Compensation also includes salary deferral contributions under this Plan and any
elective deferrals under cash-or-deferred arrangements or cafeteria plans that
are not includable in gross income by reason of section 125 or 402(g)(3) of the
Code but does not include any other amounts contributed pursuant to, or received
under, this Plan or any other plan of deferred compensation. Compensation shall
not include any amount included in the taxable income of a Participant in any
given year as a result of its distribution pursuant to Article V of this Plan.
“Discretionary Profit Sharing Account” means the separate account, if
applicable, established on behalf of a Participant to reflect any Company
contributions designated as “discretionary” non-elective contributions. A
separate Discretionary Profit Sharing Account shall be established for each Plan
Year beginning and after January 1, 2016.

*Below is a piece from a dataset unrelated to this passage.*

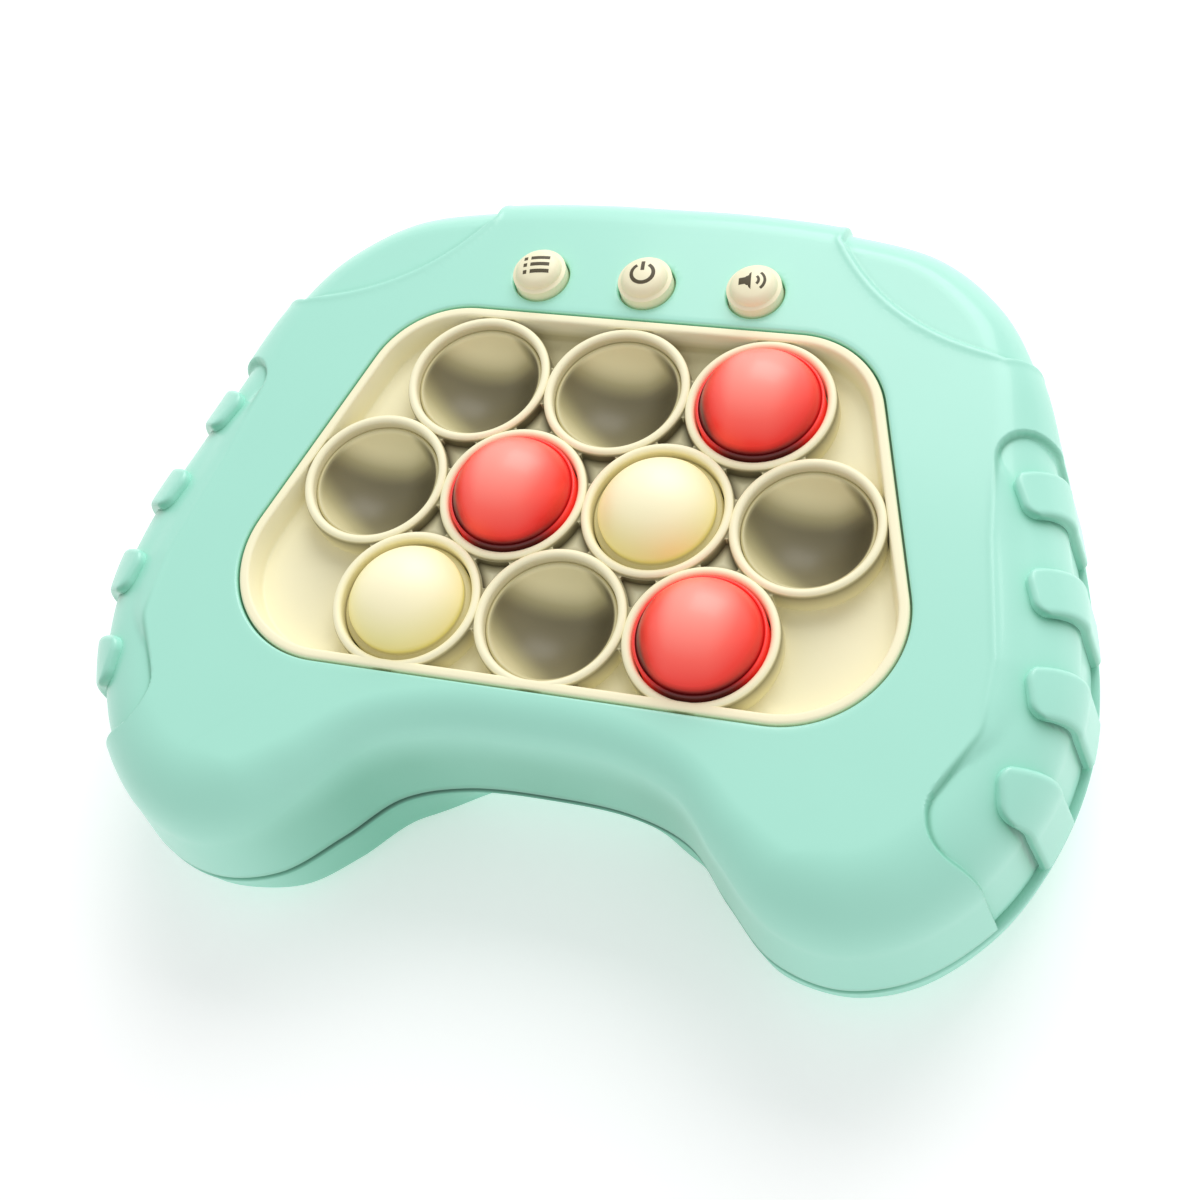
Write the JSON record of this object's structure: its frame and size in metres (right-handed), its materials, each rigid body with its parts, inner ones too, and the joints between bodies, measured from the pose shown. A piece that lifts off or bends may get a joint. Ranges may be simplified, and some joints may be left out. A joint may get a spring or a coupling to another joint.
{
  "type": "electronic push bubble game",
  "caption": "Handheld game in a controller-shaped case: lit silicone bubbles in a window are pushed in and pop back, with menu, power and volume buttons and a battery bay behind.",
  "frame": {"origin": "centre of the case in plan, at the height of the flat back that it lies on", "axes": "+X towards the right handle seen from the front, +Y towards the row of three buttons, +Z out of the face"},
  "size_m": [0.1636, 0.126, 0.043],
  "materials": {
    "case": "satin moulded mint",
    "mat": "smooth cream silicone",
    "red_bubble": "glossy red silicone",
    "cream_bubble": "glossy cream silicone, yellow towards the bottom",
    "olive_bubble": "glossy olive silicone",
    "button": "satin cream with printed dark symbols",
    "frame": "plain moulded",
    "board": "green lacquered board",
    "dark": "plain moulded",
    "lens": "clear lamp body",
    "steel": "zinc-plated",
    "cell": "plain film round a metal can"
  },
  "bodies": {
    "case": {"front_shell": "case", "rear_shell": "case", "bubble_mat": "mat", "mat_clamp_frame": "frame", "main_board": "board", "switch_top_1": "dark", "switch_top_2": "dark", "switch_top_3": "dark", "switch_middle_1": "dark", "switch_middle_2": "dark", "switch_middle_3": "dark", "switch_middle_4": "dark", "switch_bottom_1": "dark", "switch_bottom_2": "dark", "switch_bottom_3": "dark", "lamp_top_1": "lens", "lamp_top_2": "lens", "lamp_top_3": "lens", "lamp_middle_1": "lens", "lamp_middle_2": "lens", "lamp_middle_3": "lens", "lamp_middle_4": "lens", "lamp_bottom_1": "lens", "lamp_bottom_2": "lens", "lamp_bottom_3": "lens", "menu_switch": "dark", "power_switch": "dark", "volume_switch": "dark", "speaker": "dark", "battery_cell_1": "cell", "battery_cell_2": "cell", "battery_cell_3": "cell", "battery_contact_left": "steel", "battery_contact_right": "steel", "case_screw_1": "steel", "case_screw_2": "steel", "case_screw_3": "steel", "case_screw_4": "steel", "case_screw_5": "steel", "case_screw_6": "steel"},
    "bubble_top_1": {"bubble_top_1": "olive_bubble"},
    "bubble_top_2": {"bubble_top_2": "olive_bubble"},
    "bubble_top_3": {"bubble_top_3": "red_bubble"},
    "bubble_middle_1": {"bubble_middle_1": "olive_bubble"},
    "bubble_middle_2": {"bubble_middle_2": "red_bubble"},
    "bubble_middle_3": {"bubble_middle_3": "cream_bubble"},
    "bubble_middle_4": {"bubble_middle_4": "olive_bubble"},
    "bubble_bottom_1": {"bubble_bottom_1": "cream_bubble"},
    "bubble_bottom_2": {"bubble_bottom_2": "olive_bubble"},
    "bubble_bottom_3": {"bubble_bottom_3": "red_bubble"},
    "menu_button": {"menu_button": "button"},
    "power_button": {"power_button": "button"},
    "volume_button": {"volume_button": "button"},
    "battery_door": {"battery_door": "case", "battery_door_screw": "steel"}
  },
  "joints": [
    {"name": "bubble_top_1_push", "type": "slide", "parent": "case", "child": "bubble_top_1", "axis": [0, 0, 1], "range_m": [0, 0.008]},
    {"name": "bubble_top_2_push", "type": "slide", "parent": "case", "child": "bubble_top_2", "axis": [0, 0, 1], "range_m": [0, 0.008]},
    {"name": "bubble_top_3_push", "type": "slide", "parent": "case", "child": "bubble_top_3", "axis": [0, 0, 1], "range_m": [-0.008, 0]},
    {"name": "bubble_middle_1_push", "type": "slide", "parent": "case", "child": "bubble_middle_1", "axis": [0, 0, 1], "range_m": [0, 0.008]},
    {"name": "bubble_middle_2_push", "type": "slide", "parent": "case", "child": "bubble_middle_2", "axis": [0, 0, 1], "range_m": [-0.008, 0]},
    {"name": "bubble_middle_3_push", "type": "slide", "parent": "case", "child": "bubble_middle_3", "axis": [0, 0, 1], "range_m": [-0.008, 0]},
    {"name": "bubble_middle_4_push", "type": "slide", "parent": "case", "child": "bubble_middle_4", "axis": [0, 0, 1], "range_m": [0, 0.008]},
    {"name": "bubble_bottom_1_push", "type": "slide", "parent": "case", "child": "bubble_bottom_1", "axis": [0, 0, 1], "range_m": [-0.008, 0]},
    {"name": "bubble_bottom_2_push", "type": "slide", "parent": "case", "child": "bubble_bottom_2", "axis": [0, 0, 1], "range_m": [0, 0.008]},
    {"name": "bubble_bottom_3_push", "type": "slide", "parent": "case", "child": "bubble_bottom_3", "axis": [0, 0, 1], "range_m": [-0.008, 0]},
    {"name": "menu_button_press", "type": "slide", "parent": "case", "child": "menu_button", "axis": [0, 0, 1], "range_m": [-0.0008, 0], "stiffness_N_per_m": 300, "springref_m": 0.0003},
    {"name": "power_button_press", "type": "slide", "parent": "case", "child": "power_button", "axis": [0, 0, 1], "range_m": [-0.0008, 0], "stiffness_N_per_m": 300, "springref_m": 0.0003},
    {"name": "volume_button_press", "type": "slide", "parent": "case", "child": "volume_button", "axis": [0, 0, 1], "range_m": [-0.0008, 0], "stiffness_N_per_m": 300, "springref_m": 0.0003},
    {"name": "battery_door_hinge", "type": "hinge", "parent": "case", "child": "battery_door", "pos_m": [-0.027, 0.002, 0.0003], "axis": [0, 1, 0], "range_deg": [0, 30]}
  ]
}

“Eligible Employee” means an employee of the Company who is a member of a select
group of management or highly compensated employees and who is designated by the
Company for participation in the Plan.
“Employee Deferral Account” means the separate account, if applicable,
established on behalf of a Participant to reflect voluntary deferral
contributions credited on his or her behalf. A separate Employee Deferral
Account shall be established for each Plan Year beginning and after January 1,
2016.
“Employer Match Account” means the separate account, if applicable, established
on behalf of a Participant to reflect Company matching contributions credited on
his or her behalf. A separate Employer Match Account shall be established for
each Plan Year beginning and after January 1, 2016.
“Investment Fund” means one or more of the measurement investment funds
designated by the Company for purposes of crediting or debiting hypothetical
investment gains and losses to the Accounts of Participants.
“Participant” means any Eligible Employee who satisfies the conditions for
participation in the Plan set forth in Section 2.1.
“Plan” means the Compass Minerals International, Inc. Restoration Plan, as set
forth herein and as from time to time amended.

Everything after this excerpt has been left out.